[osis-editors] Re: [IPS] Re: OSIS: history, quotation marks,
any other issues?
Kahunapule Michael P. Johnson
Michael_Paul_Johnson at sil.org
Fri Mar 18 20:00:58 MST 2005
Doug Higby wrote:
>Dear Michael and Todd,
>
>Forgive me for entering into a rather complex discussion with a rather simple concern about quotations.
>
>
Actually, your simple concern is very important, and one that I have
considered. The other ones are:
* versatile reformatting of punctuation to display both "verse list" and
"paragraph oriented" Scriptures from the same source
* automatic adjustment of quotation marks when pulling a quote
containing quotes from a Scripture portion
* initial generation of quotation punctuation in a specific Scripture
translation, then optionally "freezing" the results.

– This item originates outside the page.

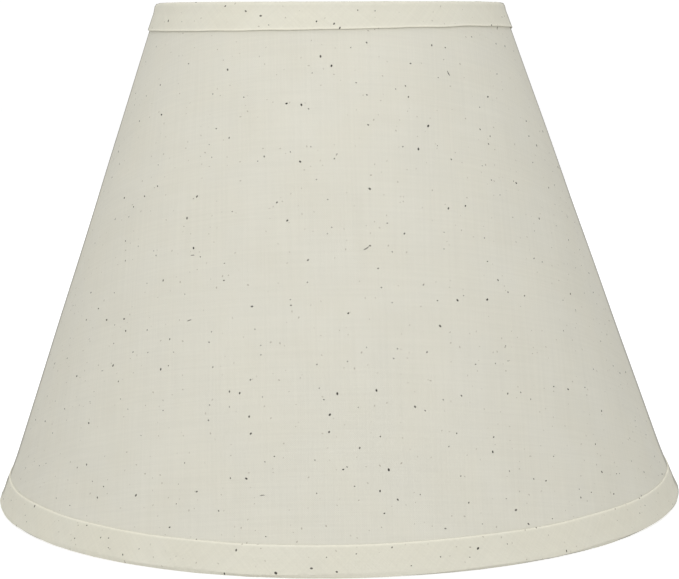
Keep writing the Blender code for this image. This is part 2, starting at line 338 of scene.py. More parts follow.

Balance those with the following concerns:
* keeping OSIS readers simple by not requiring intimate knowledge of
every language and style on Earth.
* honoring the punctuation decisions of existing translations and
publishers, and respecting their copyrights
* facilitating automated, lossless conversion between significant Bible
interchange formats.
There is a way to do both. This is not an either-or proposition. The
markup used should be flexible enough to deal with the applications it
is used for, and the languages and styles it is used to encode.
>Michael, you insist that quotations are punctuation that is an integral part of the scripture text and should not be coded as anything but actual text.
>
That is only partially correct. Punctuation, including quotation
punctuation, should always be allowed to be encoded as actual text.
There are times when it makes sense to encode quotations with markup.
> And the OSIS standard, as I surmise, is coding them as markup rather than text.
>
>
That is what I understand.
I would like to allow you or any other Bible translator to use markup to
generate quotation punctuation as you see fit, and to be able to do it
differently for different situations where it is appropriate for your
language.
I strongly object to requiring quotation punctuation to always for all
languages and all translations and for all time to be coded as markup
and not as actual text. I insist on having the OPTION of coding
punctuation as actual text, and not as markup. Unmodified OSIS is
unsuitable for my applications (including most SIL applications) because
of this restriction.
I would prefer to be able to use markup to indicate quotation
punctuation for your case and for the others that I mentioned, when the
translator is wanting to do that.
When the Scripture file moves from the translator to the publisher, then
I would like for the publisher to be able to surmise from the markup
itself how to correctly generate quotation punctuation without reference
to another document; if not in your source document, at least in a
processed generated document used for exchange purposes.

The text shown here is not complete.